Enniscorthy will commemorate the centenary of the death of Seamus Rafter on Sunday, September 9.
Seamus was a leading Republican in Wexford and he was killed while preparing gunpowder for the coming War of Independence. The centenary commemoration will begin at St. Aidan's Cathedral where after 12:30 mass a parade, with military honors from the Irish Army, will proceed to Abbey Square where a fine granite statue of Seamus stands.
Seamus Rafter was born in 1873 in Monalee, Ballindaggin, in a county where the legacy of the United Irishmen of 1798 was carried on by generations of families like the Rafters.
Seamus was a member of the Irish Volunteers and a leading figure in the Irish Republican Brotherhood in Wexford. Seamus was captain of the A company of the Volunteers Enniscorthy battalion and along with his brother Thomas and some others, they occupied the Anthenaem in the town in 1916. They held out for four days during Easter Week and only surrendered when a written order was sent to the Enniscorthy volunteers by Padraig Pearse.
Seamus was arrested and sentenced to death but the sentence was reduced to five years penal servitude in Dartmoor Prison. By June 1917, a prisoner amnesty saw Seamus released from the British prison and he went back to Wexford where he flung himself whole heartily back into Republican activities in the model county.
Seamus was a founder member of the Enniscorthy branch of the Gaelic League and it had its headquarters at Antwerp House on Mary Street. This old unassuming house which was built in 1790, also served as Enniscorthy's Irish Volunteer hall and the HQ of Na Fianna Eireann.
The Irish Volunteer hall 'Antwerp House' on Mary Street, Enniscorthy, Wexford. 100 years ago on August 26th 1918 Captain Seamus Rafter was injured in an explosion here while making gunpowder. He died weeks later. pic.twitter.com/am0jsWp5bN— Pauline Murphy (@RealPMurphy) August 27, 2018
Seamus lived just across the road from Antwerp House, above his business, a public house at No.3 Slaney Place. Today the pub, now known as Holohans, still serves thirsty Slaneysiders and within its walls visitors are reminded of its historic past. It was here that Seamus hosted the likes of Pearse and MacDiarmada, Dev and Sean T O'Kelly before bringing them to Antwerp House to oversee the operations of the Enniscorthy freedom fighters.
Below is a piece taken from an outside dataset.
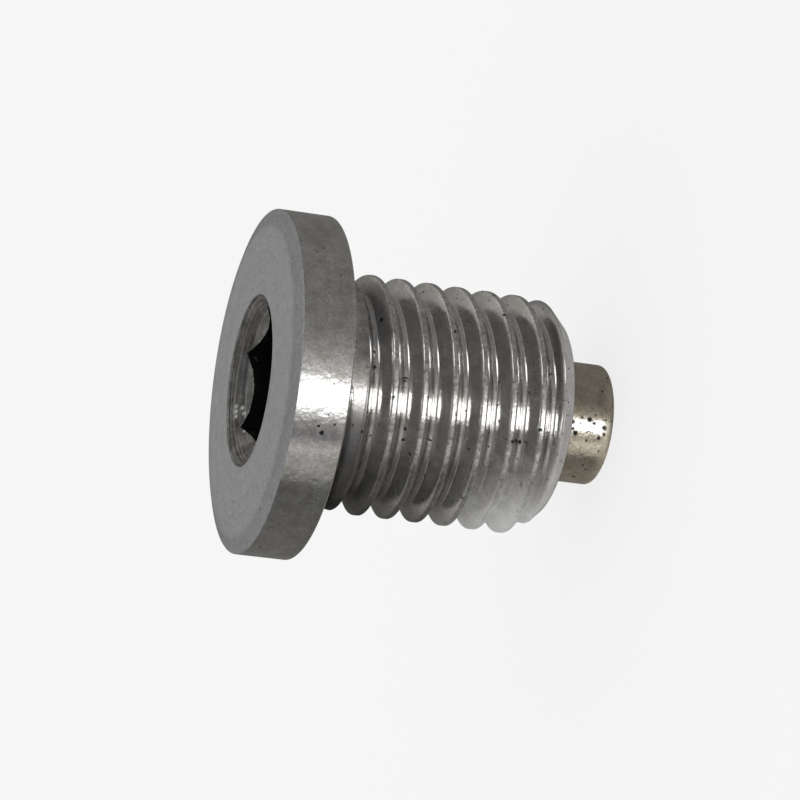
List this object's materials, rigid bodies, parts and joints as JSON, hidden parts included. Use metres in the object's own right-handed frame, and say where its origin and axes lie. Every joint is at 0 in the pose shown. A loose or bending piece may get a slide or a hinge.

In Antwerp House, which played host to dances and lectures as well as drills and Irish classes, Seamus and his comrades would prepare arms for the coming revolution. They would make gunpowder, grenades and fill cartridges. It was during the manufacturing of gunpowder that the fate of Seamus Rafter was sealed.
On August 26, 1918, an explosion rocked Mary Street. Seamus was badly injured while making gunpowder and lingered in great pain for two weeks before death finally took him on September. 12 The nature of his death was declared as effects from severe gunpowder burns.
The funeral of Seamus Rafter produced a massive turnout across Wexford. In his witness statement from the Bureau of Military Archives, Quartermaster of the north Wexford Volunteers Patrick Doyle described the funeral: "The funeral to Ballindaggin cemetery was one of the largest ever seen in County Wexford. Most of the Volunteers in north Wexford marched in the funeral procession, many wearing volunteer uniform. Later those who wore uniform were arrested by the RIC and charged with wearing uniform and sentenced to terms of imprisonment."
Seamus was revered by many in Wexford including young Republicans and in his witness statement Thomas Dwyer of the Wexford Fianna described the funeral: "A thousand Volunteers, members of Fianna Eireann, Cumann na mBan and the public marched in torrential rain to his last resting place in Ballindaggin Cemetery five miles from Enniscorthy.....before a large sorrowful gathering, the smuggled guns, rang out their funeral farewell."
One hundred years after his death the people of Wexford still remember and revere Seamus Rafter.